Bramble,
Hmm. Well I just dug it out and okay it isn't disgracefully awful, but at the time I learnt absolutely nothing new from it and fell for his propaganda that slates discretionary systems. Perhaps if it had been the first trading book I read I wouldn't have minded wasting fifty quid quite so much. There was some reasonable advice on psychology in it, I'll give him that, but otherwise just lots of wordy waffle and stuff that doesn't work.
Lazy, recycled vague information. Superfluity galore. Pointless long winded section on indicators that could be summed up in one line by "indicators work sometimes".
Most importantly, his mistaken and strong belief that there's no point trading anything except mechanical systems. This is seriously dangerous and bad advice. Ironically the book contains several that don't work, plagiarised from other people, accompanied by carefully selected backtests so it looks like they do.
"A hunch and a feeling are emotional.

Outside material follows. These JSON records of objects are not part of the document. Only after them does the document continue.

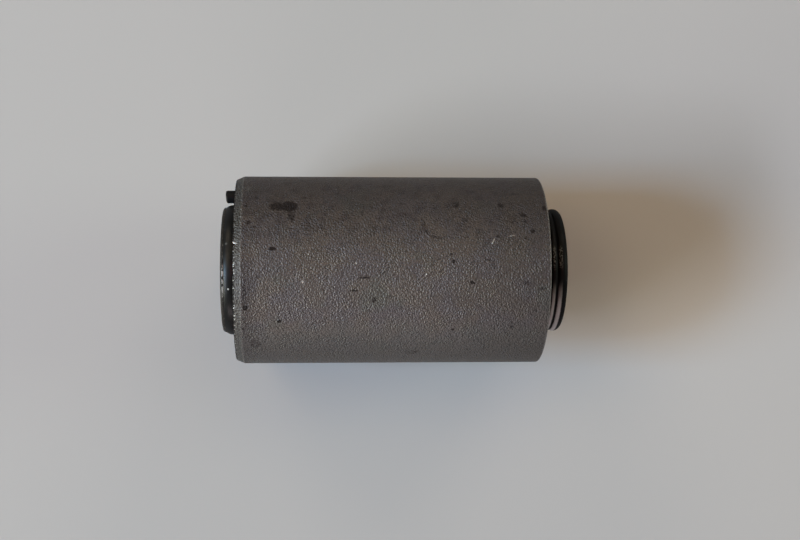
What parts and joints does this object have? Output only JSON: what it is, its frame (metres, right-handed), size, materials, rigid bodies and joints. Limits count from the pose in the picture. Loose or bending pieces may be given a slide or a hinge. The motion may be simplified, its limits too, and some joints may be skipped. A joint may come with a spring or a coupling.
{
  "type": "rubber metal bush",
  "caption": "Steel sleeve joined by bonded rubber to a thick inner tube that stands out past it at each end; a pressed-in, bolted pivot that damps vibration.",
  "frame": {"origin": "centre of the inner tube's lower end face, the end with the ribbed collar", "axes": "+Z along the bush's axis towards the lead-in end; +X from the axis towards the moulded nub"},
  "size_m": [0.04, 0.04, 0.0721],
  "materials": {
    "sleeve_steel": "grey-brown phosphate coat over fine pebbled steel, dull",
    "black_rubber": "moulded, smooth, slightly glossy",
    "tube_steel": "phosphate coat, worn bright at the edges"
  },
  "bodies": {
    "root": {"outer_sleeve": "sleeve_steel", "rubber": "black_rubber", "inner_tube": "tube_steel"}
  },
  "joints": []
}
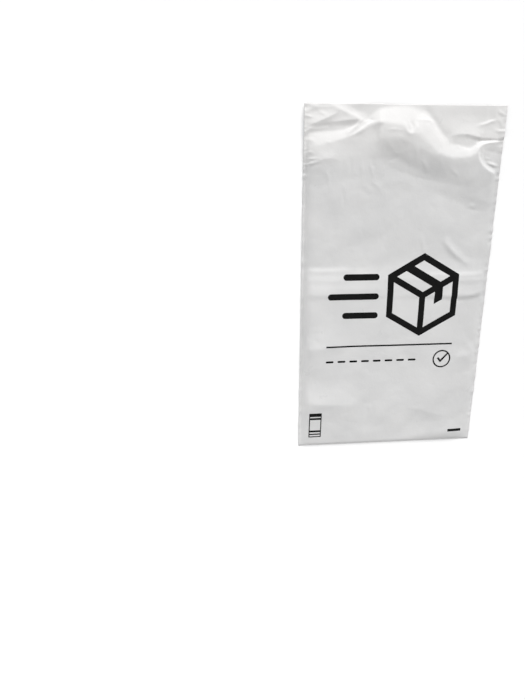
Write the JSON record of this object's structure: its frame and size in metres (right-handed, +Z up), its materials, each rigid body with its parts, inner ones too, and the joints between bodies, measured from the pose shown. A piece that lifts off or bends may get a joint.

Although they may be based on some internal sense of logic, they are not sufficiently operational or mechanical for use by the day trader. Hence they must be discarded. They have no place in the repetoire of the day trader. Eliminate them from your bag of tricks. They will not serve you well."
Absolute rubbish. Intuition can often save one from taking or staying with a bad position. It is essentially pattern recognition. The subconscious is well worth listening to. Anyway trading doesn't have to be one or the other (all gut or all mechanical) and he misses this point entirely.